Output the lines that follow exactly as they are.
# start of RECORDED DATA
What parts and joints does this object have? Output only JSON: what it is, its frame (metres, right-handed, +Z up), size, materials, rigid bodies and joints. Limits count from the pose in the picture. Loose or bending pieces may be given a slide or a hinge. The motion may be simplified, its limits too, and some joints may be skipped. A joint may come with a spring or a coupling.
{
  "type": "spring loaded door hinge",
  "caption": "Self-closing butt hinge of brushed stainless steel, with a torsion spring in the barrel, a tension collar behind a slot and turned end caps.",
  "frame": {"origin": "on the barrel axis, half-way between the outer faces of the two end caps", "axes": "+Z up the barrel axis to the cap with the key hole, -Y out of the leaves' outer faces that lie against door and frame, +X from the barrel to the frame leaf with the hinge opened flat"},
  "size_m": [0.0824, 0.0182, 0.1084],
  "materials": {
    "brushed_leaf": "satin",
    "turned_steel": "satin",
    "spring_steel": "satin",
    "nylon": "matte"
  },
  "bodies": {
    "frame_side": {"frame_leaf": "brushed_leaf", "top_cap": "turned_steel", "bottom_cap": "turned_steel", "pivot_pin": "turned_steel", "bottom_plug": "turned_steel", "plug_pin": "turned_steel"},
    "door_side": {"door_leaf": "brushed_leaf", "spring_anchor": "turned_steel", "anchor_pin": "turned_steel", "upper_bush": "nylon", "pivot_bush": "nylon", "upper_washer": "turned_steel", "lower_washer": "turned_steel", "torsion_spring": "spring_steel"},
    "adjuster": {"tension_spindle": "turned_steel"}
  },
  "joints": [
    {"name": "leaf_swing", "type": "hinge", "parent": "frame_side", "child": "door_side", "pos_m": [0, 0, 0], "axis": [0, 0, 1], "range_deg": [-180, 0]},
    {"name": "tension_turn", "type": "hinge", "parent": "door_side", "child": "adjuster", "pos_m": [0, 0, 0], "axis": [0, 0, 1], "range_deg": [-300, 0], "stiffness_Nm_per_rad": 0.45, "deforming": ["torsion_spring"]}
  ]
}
# end of RECORDED DATA
- _RESULT OF THIS EXERCISE_:
What parts and joints does this object have? Output only JSON: what it is, its frame (metres, right-handed, +Z up), size, materials, rigid bodies and joints. Limits count from the pose in the picture. Loose or bending pieces may be given a slide or a hinge. The motion may be simplified, its limits too, and some joints may be skipped. A joint may come with a spring or a coupling.
{
  "type": "spring loaded door hinge",
  "caption": "Self-closing butt hinge of brushed stainless steel, with a torsion spring in the barrel, a tension collar behind a slot and turned end caps.",
  "frame": {"origin": "on the barrel axis, half-way between the outer faces of the two end caps", "axes": "+Z up the barrel axis to the cap with the key hole, -Y out of the leaves' outer faces that lie against door and frame, +X from the barrel to the frame leaf with the hinge opened flat"},
  "size_m": [0.0824, 0.0182, 0.1084],
  "materials": {
    "brushed_leaf": "satin",
    "turned_steel": "satin",
    "spring_steel": "satin",
    "nylon": "matte"
  },
  "bodies": {
    "frame_side": {"frame_leaf": "brushed_leaf", "top_cap": "turned_steel", "bottom_cap": "turned_steel", "pivot_pin": "turned_steel", "bottom_plug": "turned_steel", "plug_pin": "turned_steel"},
    "door_side": {"door_leaf": "brushed_leaf", "spring_anchor": "turned_steel", "anchor_pin": "turned_steel", "upper_bush": "nylon", "pivot_bush": "nylon", "upper_washer": "turned_steel", "lower_washer": "turned_steel", "torsion_spring": "spring_steel"},
    "adjuster": {"tension_spindle": "turned_steel"}
  },
  "joints": [
    {"name": "leaf_swing", "type": "hinge", "parent": "frame_side", "child": "door_side", "pos_m": [0, 0, 0], "axis": [0, 0, 1], "range_deg": [-180, 0]},
    {"name": "tension_turn", "type": "hinge", "parent": "door_side", "child": "adjuster", "pos_m": [0, 0, 0], "axis": [0, 0, 1], "range_deg": [-300, 0], "stiffness_Nm_per_rad": 0.45, "deforming": ["torsion_spring"]}
  ]
}